I’m not so sure about this argument by Hossein Derakhshan:

Before I went to prison, I blogged frequently on what I now call the open Web: it was decentralized, text-centered, and abundant with hyperlinks to source material and rich background. It nurtured varying opinions. It was related to the world of books.

Then for six years I got disconnected; when I left prison and came back online, I was confronted by a brave new world. Facebook and Twitter had replaced blogging and had made the Internet like TV: centralized and image-centered, with content embedded in pictures, without links.

Like TV it now increasingly entertains us, and even more so than television it amplifies our existing beliefs and habits. It makes us feel more than think, and it comforts more than challenges. The result is a deeply fragmented society, driven by emotions, and radicalized by lack of contact and challenge from outside.

Therefore, he concludes, “we need more text than videos in order to remain rational animals. Typography, as Postman describes, is in essence much more capable of communicating complex messages that provoke thinking. This means we should write and read more, link more often, and watch less television and fewer videos—and spend less time on Facebook, Instagram, and YouTube.”

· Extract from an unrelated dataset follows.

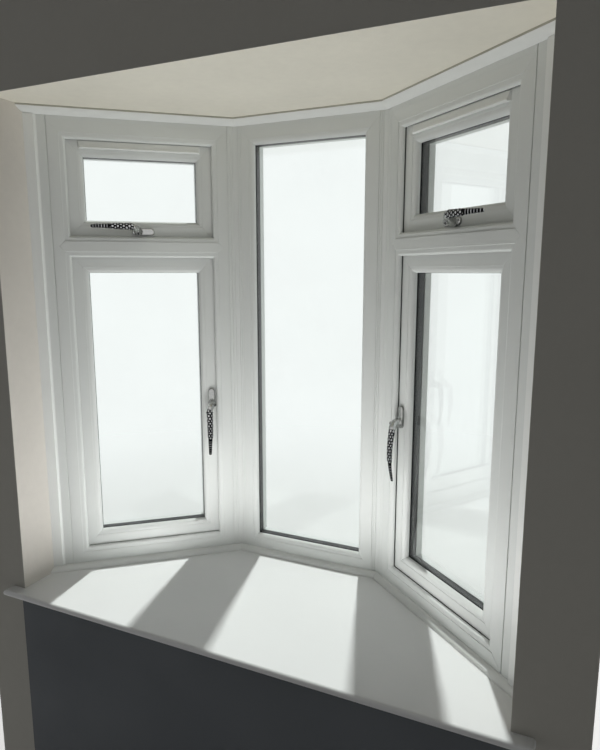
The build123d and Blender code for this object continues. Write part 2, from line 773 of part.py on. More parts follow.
def build_nodes():
    """Every node of the bay, as a list of solids under its name."""
    nodes = {}
    house_pier = pier()
    house_plaster = wall_plaster()
    nodes["left_pier"], nodes["right_pier"] = [mirrored(house_pier)], [house_pier]
    nodes["left_wall_plaster"], nodes["right_wall_plaster"] = [mirrored(house_plaster)], [house_plaster]
    for side, wall in zip(("left", "centre", "right"), dwarf_walls()):
        nodes[side + "_dwarf_wall"] = [wall]
    apron_back = wall_room_y + apron_thickness
    nodes["apron_wall"] = [block(-masonry_x, masonry_x, wall_room_y, apron_back, 0, wall_top_z)]
    nodes["bulkhead"] = [block(-end_x, end_x, wall_room_y, wall_outer_y, masonry_soffit, wall_height)]
    ceiling_plan = bay_region(frame_depth, wall_room_y, masonry_x)
    nodes["ceiling_board"] = [prism(ceiling_plan, soffit_height, masonry_soffit)]
    nodes["eaves_soffit"] = bay_run(eaves_soffit_section(), back_y=wall_outer_y)
    nodes["roof_deck"] = [roof_deck()]
    nodes["fascia"] = bay_run(fascia_section(), back_y=wall_outer_y)
    nodes["roof_covering"] = [roof_covering()]
    nodes["roof_flashing"] = [flashing()]

    for side, piece in sides(side_frame()).items():
        nodes[side + "_frame"] = [piece]
    nodes["centre_frame"] = [facet_place("centre") * centre_frame()]
    nodes["left_beads"], nodes["right_beads"] = [], []
    spacers = [facet_place("centre") * spacer("centre")]
    glazing_seals = [facet_place("centre") * glazing_gasket("centre")]
    sash_seals = []
    for kind in ("fanlight", "casement"):
        for side, piece in sides(sash(kind)).items():
            nodes[side + "_" + kind + "_sash"] = [piece]
        for side, piece in sides(beads(kind)).items():
            nodes[side + "_beads"].append(piece)
        for pane in glass_unit(kind):
            for side, piece in sides(pane).items():
                nodes.setdefault(side + "_" + kind + "_glass", []).append(piece)
        spacers += sides(spacer(kind)).values()
        glazing_seals += sides(glazing_gasket(kind)).values()
        sash_seals += sides(sash_gasket(kind)).values()
    nodes["centre_beads"] = [facet_place("centre") * beads("centre")]
    nodes["centre_glass"] = [facet_place("centre") * pane for pane in glass_unit("centre")]
    nodes["spacer_bars"] = spacers
    nodes["glazing_seals"] = glazing_seals
    nodes["sash_seals"] = sash_seals

    pole, cover, jamb = bay_pole(), pole_cover(), jamb_trim()
    nodes["left_pole"], nodes["right_pole"] = [mirrored(pole)], [pole]
    nodes["left_pole_cover"], nodes["right_pole_cover"] = [mirrored(cover)], [cover]
    nodes["jamb_trims"] = [jamb, mirrored(jamb)]
    nodes["frame_extensions"] = frame_extensions()
    nodes["head_trim"] = bay_run(head_trim_section(), half_width=half_recess)
    nodes["cill_trim"] = bay_run(cill_trim_section(), half_width=half_recess)
    nodes["window_board"] = [window_board()]
    nodes["outside_cill"] = bay_run(cill_section(), half_width=masonry_x)
    vent = facet_place("right") * trickle_vent()
    nodes["trickle_vents"] = [vent, mirrored(vent)]
    nodes["handle_bases"] = handle_pieces([handle_base(), handle_base()])
    nodes["handle_levers"] = handle_pieces([handle_lever(lever_length), handle_lever(fanlight_lever_length)])
    return nodes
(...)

I don’t think this is right. Much of the damage done to truth and charity done in this past election was done with text. (It’s worth noting that Donald Trump rarely uses images in his tweets.) And of all the major social media, the platform with the lowest levels of abuse, cruelty, and misinformation is clearly Instagram.

No: it’s not the predominance of image over text that’s hurting us. It’s the use of platforms whose code architecture promotes novelty, instantaneous response, and the quick dissemination of lies.